Eben noch voller Efeu, ist die Mauer nur kurze Zeit später davon befreit. Im Burghof türmen sich riesige Trümmerberge: einfache Holzböden, Wandverkleidungen, Styroporplatten und Gipswände, die am Vortag entfernt wurden. Der körperliche Einsatz hat auch eine detektivische Komponente. Unter den Holzfußböden in der Remise fanden die Freiwilligen beispielsweise Jugendstilfliesen, hinter Wänden eröffnen sich Fenster oder Schießscharten, die niemand vermutete. Ein Kamin kam nach der Entfernung einer später eingezogenen Wand zutage.
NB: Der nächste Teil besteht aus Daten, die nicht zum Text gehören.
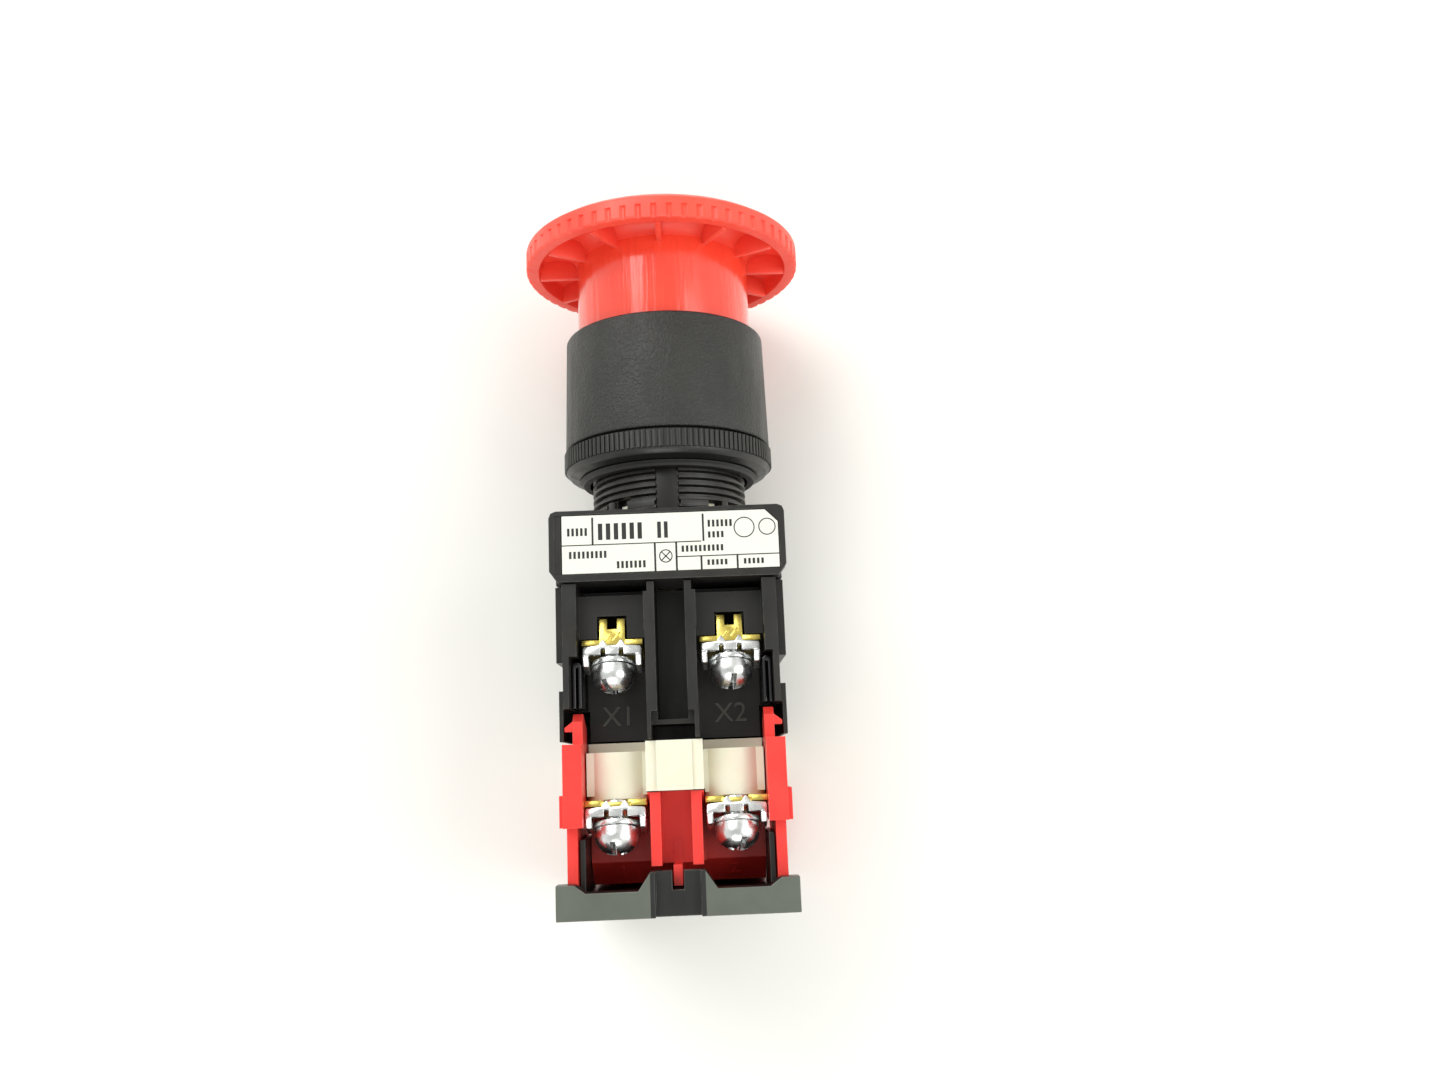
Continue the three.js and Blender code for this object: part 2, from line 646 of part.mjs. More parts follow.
for (const side of SIDES) {
  add(`lock_pin_${sideName(side)}`, lockPin(side), ZINC);
  add(`retaining_tongue_${sideName(side)}`, glossyTongue(side), BLACK_PLASTIC);
  add(`latch_arm_${sideName(side)}`, latchArm(side), RED_PLASTIC);
  addTerminal(side, TERMINAL.lampY, "lamp", true);
  addTerminal(side, TERMINAL.contactY, "contact", false);
}

export default root;
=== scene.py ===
"""The looks of an illuminated mushroom emergency stop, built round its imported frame.

Sizes in this file are millimetres in the frame's own axes: the button's axis is Y, the mushroom faces -Y,
and +Z is the side with the label and the screws. A piece is scaled to metres when it is finished.
"""

import json
import logging
import math
from collections.abc import Iterable, Sequence
from dataclasses import dataclass, field
from enum import Enum

import bmesh
import bpy
from mathutils import Matrix, Vector

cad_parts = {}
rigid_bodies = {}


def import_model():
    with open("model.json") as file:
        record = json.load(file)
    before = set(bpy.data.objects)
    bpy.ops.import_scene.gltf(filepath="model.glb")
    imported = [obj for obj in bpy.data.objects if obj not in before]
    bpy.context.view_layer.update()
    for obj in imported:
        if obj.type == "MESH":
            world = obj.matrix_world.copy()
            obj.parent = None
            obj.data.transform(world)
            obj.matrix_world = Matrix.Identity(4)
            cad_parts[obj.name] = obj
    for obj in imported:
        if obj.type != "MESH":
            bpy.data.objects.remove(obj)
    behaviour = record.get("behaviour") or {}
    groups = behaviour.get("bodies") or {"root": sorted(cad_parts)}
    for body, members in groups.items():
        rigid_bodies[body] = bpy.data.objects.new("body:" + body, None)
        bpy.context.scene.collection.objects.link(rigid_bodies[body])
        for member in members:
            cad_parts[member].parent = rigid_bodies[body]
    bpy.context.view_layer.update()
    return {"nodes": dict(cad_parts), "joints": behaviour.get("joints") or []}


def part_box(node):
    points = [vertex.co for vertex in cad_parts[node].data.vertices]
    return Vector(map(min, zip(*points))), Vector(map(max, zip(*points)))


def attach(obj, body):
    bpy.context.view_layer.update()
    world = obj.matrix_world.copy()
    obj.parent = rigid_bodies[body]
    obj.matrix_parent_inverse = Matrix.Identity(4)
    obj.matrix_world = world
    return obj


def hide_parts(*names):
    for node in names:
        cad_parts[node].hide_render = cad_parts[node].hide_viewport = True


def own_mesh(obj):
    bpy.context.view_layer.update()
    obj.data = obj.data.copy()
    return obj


for leftover in list(bpy.data.objects):
    bpy.data.objects.remove(leftover)
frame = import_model()

log = logging.getLogger("emergency_stop")

MM = 0.001
TURN = 2 * math.pi
SIDES = {"left": 1.0, "right": -1.0}
Pair = tuple[float, float]
Colour = tuple[float, float, float]


# ---------------------------------------------------------------- shader graphs


@dataclass(frozen=True)
class Wire:
    """A node's output, with arithmetic that adds Math nodes."""

    graph: "Graph"
    socket: bpy.types.NodeSocket

    def math(self, operation: str, *values: "Wire | float") -> "Wire":
        """One Math node with this wire as its first value."""
        inputs = dict(enumerate((self, *values)))
        return self.graph.add("ShaderNodeMath", {"operation": operation}, inputs)

    def __add__(self, value: "Wire | float") -> "Wire":
        """self + value."""
        return self.math("ADD", value)

    __radd__ = __add__

    def __sub__(self, value: "Wire | float") -> "Wire":
        """self - value."""
        return self.math("SUBTRACT", value)

    def __rsub__(self, value: float) -> "Wire":
        """value - self."""
        return (self * -1.0) + value

    def __mul__(self, value: "Wire | float") -> "Wire":
        """self * value."""
        return self.math("MULTIPLY", value)

    __rmul__ = __mul__

    def within(self, low: float, high: float) -> "Wire":
        """0 below low, 1 above high, and smooth between them.

        Args:
            low: where the range starts.
            high: where the range ends.

        Returns:
            The place in the range, 0 to 1.
        """
        settings = {"interpolation_type": "SMOOTHSTEP"}
        inputs = {"Value": self, "From Min": low, "From Max": high}
        return self.graph.add("ShaderNodeMapRange", settings, inputs)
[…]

Zwei von insgesamt sechs Seminarwochen der Jugendbauhütte im Jahr werden ab jetzt dem Einsatz auf Schloss Senden gewidmet.


Aktive Hochschulunterstützung

Die für das Schloss zuständige Architektin Andrea Huesmann erläutert den Freiwilligen, was sie freigelegt haben. Die Dozentin kennt das Schloss schon seit mehreren Jahren, weil sie hier mit ihren Studenten und Studentinnen des Studiengangs „Bauen im Bestand“, einer Kooperation der Fachhochschule Münster mit der Handwerkskammer Münster, das Aufmaß erstellte. Die Unregelmäßigkeiten des Gebäudekomplexes machen besonders deutlich, warum man es vor den Planungen vermessen muss. „Zuerst standen alle herum und wussten gar nicht, was sie hier sollten“, erzählt Andrea Huesmann. „Nach den ersten Messungen kam dann der Aha-Effekt.“ Und fügt hinzu: „Das Schloss steckt voller Geheimnisse, dem Zauber kann sich keiner entziehen.“ Inzwischen erhält sie immer wieder Anfragen von den Studierenden, darüber ihre Bachelor- oder Masterarbeiten anfertigen zu dürfen.
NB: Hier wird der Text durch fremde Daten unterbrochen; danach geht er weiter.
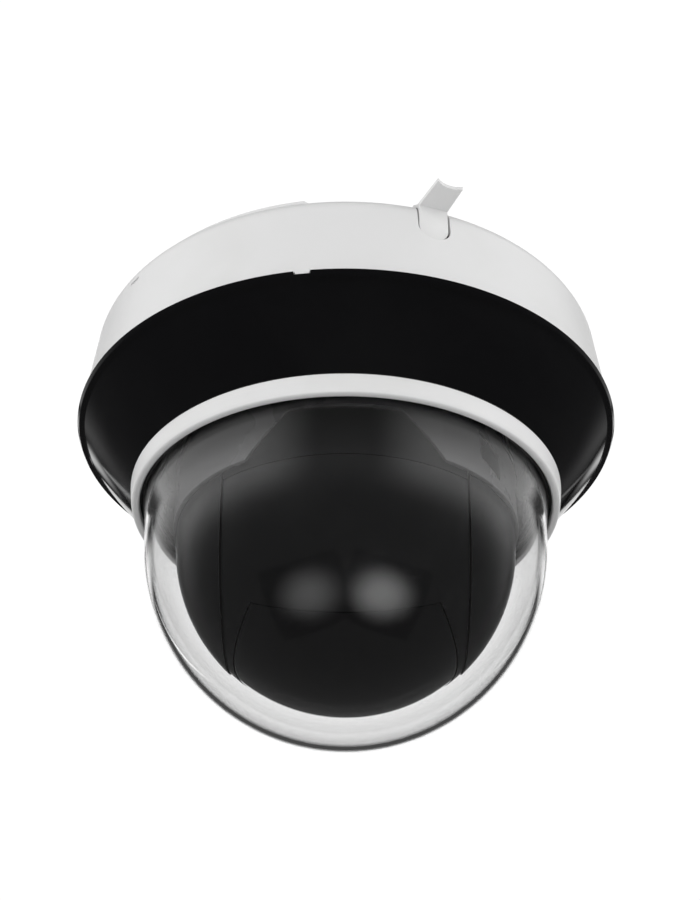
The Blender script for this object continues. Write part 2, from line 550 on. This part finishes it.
def camera_module():
    """Zoom camera whose optical axis points straight down at rest."""
    barrel = [(7.0, 12.0), (19.0, 12.0), (19.0, -44.0), (18.4, -46.0), (17.2, -46.0)]
    barrel += [(17.2, 10.0), (7.0, 10.0)]
    lathe("lens_barrel", barrel, BLACK, "head", 24, centre=(0, 0, BALL_Z))
    glass = [(0, -40.0), (9.0, -40.6), (16.8, -41.5), (16.8, -43.0), (9.0, -44.6), (0, -45.2)]
    lathe("front_lens", glass, COATED, "head", 20, centre=(0, 0, BALL_Z))
    zoom = [(0, -15.0), (9.0, -15.6), (11.0, -14.0), (15.5, -14.0), (15.5, -22.0), (11.0, -22.0)]
    zoom += [(9.0, -20.4), (0, -21.0)]
    lathe("zoom_lens_group", zoom, COATED, "zoom_cell", 16, centre=(0, 0, BALL_Z))
    focus = [(0, 3.4), (8.0, 3.0), (10.0, 5.0), (15.5, 5.0), (15.5, -1.0), (10.0, -1.0)]
    focus += [(8.0, 1.0), (0, 0.6)]
    lathe("focus_lens_group", focus, COATED, "focus_cell", 16, centre=(0, 0, BALL_Z))
    block("ir_cut_filter", (-13.0, -6.5, BALL_Z + 12.4), (13.0, 6.5, BALL_Z + 14.1), COATED,
          "filter_slide")
    block("sensor_board", (-17, -17, BALL_Z + 16.9), (17, 17, BALL_Z + 18.5), BOARD, "head")
    for y, word in ((-26.0, "focus"), (26.0, "zoom")):
        disc(f"{word}_motor", 5.0, BALL_Z - 10, BALL_Z + 9, METAL, "head", 16, centre=(0, y, 0))


# ---- build --------------------------------------------------------------------------------
clear_scene()

WHITE = material("white_enamel", (0.83, 0.83, 0.83), 0.42)
BLACK = material("black_gloss", (0.012, 0.012, 0.013), 0.18)
GREY = material("dark_grey_gloss", (0.07, 0.07, 0.075), 0.25)
CLEAR = material("clear_bubble", (0.95, 0.96, 0.96), 0.03, alpha=0.2)
SMOKED = material("smoked_window", (0.01, 0.01, 0.012), 0.06)
COATED = material("coated_glass", (0.05, 0.04, 0.09), 0.05)
STEEL = material("zinc_steel", (0.55, 0.55, 0.55), 0.35, 1.0)
CAST = material("cast_aluminium", (0.6, 0.6, 0.61), 0.5, 1.0)
METAL = material("bearing_steel", (0.45, 0.45, 0.46), 0.25, 1.0)
RUBBER = material("black_rubber", (0.02, 0.02, 0.02), 0.8)
BOARD = material("green_board", (0.02, 0.14, 0.06), 0.45)

SCREW_AZIMUTHS = (45, 110, 250, 315)
SHROUD_WINDOW_AZIMUTHS = (-97, -150, 150, 93)

EMPTIES = {}
for body_name, joint_origin in BODIES.items():
    EMPTIES[body_name] = bpy.data.objects.new(f"axis_{body_name}", None)
    EMPTIES[body_name].location = Vector(joint_origin) * MM
    bpy.context.collection.objects.link(EMPTIES[body_name])

bracket()
housing()
lower_cover()
dome()
shroud()
chassis()
pan_drive()
carriage()
head()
Durch Andrea Huesmanns Engagement wurde der Dekan des Fachbereichs Bauingenieurwesen der Fachhochschule Münster auf das Schloss aufmerksam. Mittlerweile bestehen auch Kontakte zur Hochschule Ostwestfalen-Lippe. Im Studiengang Holztechnik soll eine Bachelorarbeit über die Remise von Schloss Senden angefertigt werden.

Eine für die Region seltene Kölner Decke – Zeichen des ehemaligen Wohlstands – wartet auf ihre Restaurierung.
Senden, Schloss © Roland Rossner, Deutsche Stiftung Denkmalschutz, Bonn
Eine für die Region seltene Kölner Decke – Zeichen des ehemaligen Wohlstands – wartet auf ihre Restaurierung.
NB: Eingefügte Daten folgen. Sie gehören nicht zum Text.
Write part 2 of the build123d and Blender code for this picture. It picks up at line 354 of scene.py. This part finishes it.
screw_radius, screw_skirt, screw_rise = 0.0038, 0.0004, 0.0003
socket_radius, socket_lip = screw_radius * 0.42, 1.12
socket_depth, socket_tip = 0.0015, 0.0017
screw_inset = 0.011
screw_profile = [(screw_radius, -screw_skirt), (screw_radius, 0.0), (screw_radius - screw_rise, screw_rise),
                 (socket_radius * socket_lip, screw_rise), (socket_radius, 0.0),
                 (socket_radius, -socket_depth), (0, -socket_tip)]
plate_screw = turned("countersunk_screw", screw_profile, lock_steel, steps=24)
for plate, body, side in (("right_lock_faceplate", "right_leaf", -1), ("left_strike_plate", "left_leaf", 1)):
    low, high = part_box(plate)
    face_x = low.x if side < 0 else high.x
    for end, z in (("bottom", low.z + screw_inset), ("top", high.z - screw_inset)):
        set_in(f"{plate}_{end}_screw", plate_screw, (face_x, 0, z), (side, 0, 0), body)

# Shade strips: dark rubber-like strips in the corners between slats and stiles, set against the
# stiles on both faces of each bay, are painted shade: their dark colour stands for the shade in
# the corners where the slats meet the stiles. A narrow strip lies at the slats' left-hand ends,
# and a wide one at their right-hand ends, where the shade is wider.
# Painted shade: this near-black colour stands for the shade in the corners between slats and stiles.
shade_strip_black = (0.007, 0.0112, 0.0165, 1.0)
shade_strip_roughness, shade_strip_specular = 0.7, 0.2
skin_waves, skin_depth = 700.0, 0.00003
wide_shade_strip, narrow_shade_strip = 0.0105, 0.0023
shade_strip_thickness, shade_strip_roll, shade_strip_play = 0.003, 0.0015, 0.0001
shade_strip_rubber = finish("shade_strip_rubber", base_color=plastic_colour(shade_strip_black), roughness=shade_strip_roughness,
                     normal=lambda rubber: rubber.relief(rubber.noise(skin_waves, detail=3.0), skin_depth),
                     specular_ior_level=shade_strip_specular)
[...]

Engagement des Ortskuratoriums

Auch durch den ehrenamtlichen Einsatz des Ortskuratoriums Münster der Deutschen Stiftung Denkmalschutz wird vernehmlich die Werbetrommel gerührt. Hier setzt sich die Leiterin, Sigrid Karliczek, sehr für das Bauwerk ein. Mit ihr wird sich eine Gruppe 70 interessierter Münsteraner zu einer exklusiven Führung durch Schloss Senden aufmachen. Sie kam schon mehrfach mit Gästen aus der Stadt, um ihnen das Schloss nahe zu legen. Anlässlich ihres Geburtstags sammelte sie außerdem Spenden für das Denkmal, die gerade in der Anfangsphase bitter nötig sind. Sie helfen nicht nur, sie motivieren auch.

 

„Ich stelle mir vor, dass in 10 bis 15 Jahren die Freiwilligen mit ihren Familien hier vorbeikommen, um im Hof einen Kaffee zu trinken und zu sagen: Seht Ihr, hier habe ich mitgearbeitet!“, sagt der Leiter der Jugendbauhütte Bernhard Anzalone. Sie werden dann vielleicht auf eine Reihe Ausflügler aus Münster treffen, die über das Ortskuratorium das Schloss von Anfang an unterstützten. Sicher werden sich auch ehemalige Studierende hier einfinden oder einstige Schüler, die im Park nachsehen wollen, ob ihr Bienenhotel noch steht. Vielleicht auch Förderer, die über die Deutsche Stiftung Denkmalschutz mithalfen, Schloss Senden zu sanieren. Und natürlich die Bürger, die spendeten, Blumenzwiebeln eingruben oder regelmäßig hier Kulturveranstaltungen besuchen. Eine tolle Vision. Das Erreichen dieses Ziels ist dem Schloss Senden mit seinen engagierten Beteiligten wirklich zu wünschen.  

         

Stefanie Kellner

Gemeinsam Denkmale erhalten auf Schloss Senden: Hier helfen junge Hände der Jugendbauhütte NRW-Westfalen, damit das Schloss einmal zu einem Treffpunkt der Region werden kann.
Senden, Schloss © Roland Rossner, Deutsche Stiftung Denkmalschutz, Bonn
Gemeinsam Denkmale erhalten auf Schloss Senden: Hier helfen junge Hände der Jugendbauhütte NRW-Westfalen, damit das Schloss einmal zu einem Treffpunkt der Region werden kann.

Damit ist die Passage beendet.